Just out of interest, I set up Debian 6.0.5 in VirtualBox, and tried the following there:
set -x
# Installing packages required for the build
su -c 'apt-get install mercurial subversion git build-essential autotools-dev autoconf automake'
# Building Go
mkdir gotest
cd gotest/
hg clone -u release https://code.google.com/p/go
cd go/src/
./all.bash
export PATH=$PATH:$HOME/gotest/go/bin
go version
# Building Snappy and LevelDB
cd ../../
git clone https://github.com/milaz/leveldb-build.git
cd ./leveldb-build/
./ctl/setup
# Building Levigo
source ./ctl/go-env
go get github.com/jmhodges/levigo
When running go test github.com/jmhodges/levigo
, I don't get leveldb_test.go:319: repair, expected Get value [], got [104 101 108 108 111]

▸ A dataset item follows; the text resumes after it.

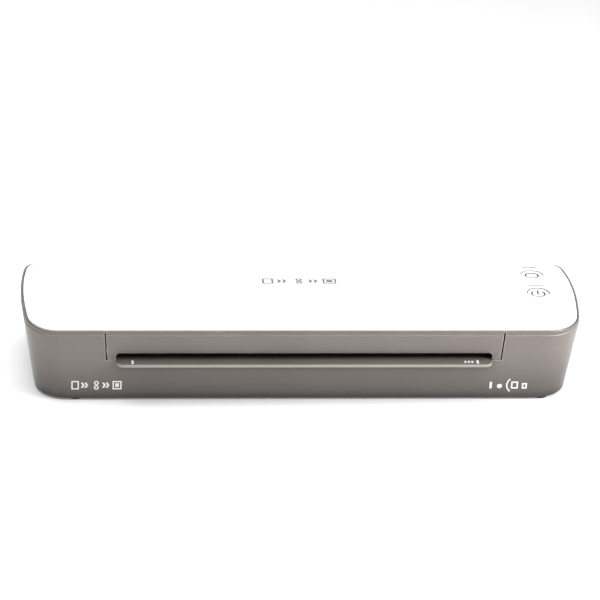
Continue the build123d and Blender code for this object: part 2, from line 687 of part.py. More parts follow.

error, and the following happen only once in about ten runs:
$ go test github.com/jmhodges/levigo
--- FAIL: TestC (1.30 seconds)
leveldb_test.go:128: First size range was 0
leveldb_test.go:131: Second size range was 0
FAIL
FAIL github.com/jmhodges/levigo 1.318s
What I also noticed is that maximum run time for a non-failing test for me is not more than 0.4s, while failing test takes more than a second.
The only difference from my usual desktop environment is that the filesystem is ext3, and is on virtual VDI file [that is itself on ext4 filesystem of my desktop].
Oh, jeez, I never responded here. Could you give me an strace dump (with strace -tTvf
) for both of those runs with the latest levigo code? If you can, a profile with pprof would be nice.
Is anyone still seeing this?
I got this error without snappy.
As milaz said in comment #3, I change n from 20000 to 50000, then the test case pass.
n := 50000
FYI:
I run in Ubuntu 12.10, 8G RAM, maybe it relates to ram.
I too had "First size range" issue. As mentioned in comment #3 and comment above the error disappears after setting n to a large value.
System settings: 4GB RAM, Ubuntu 12.04.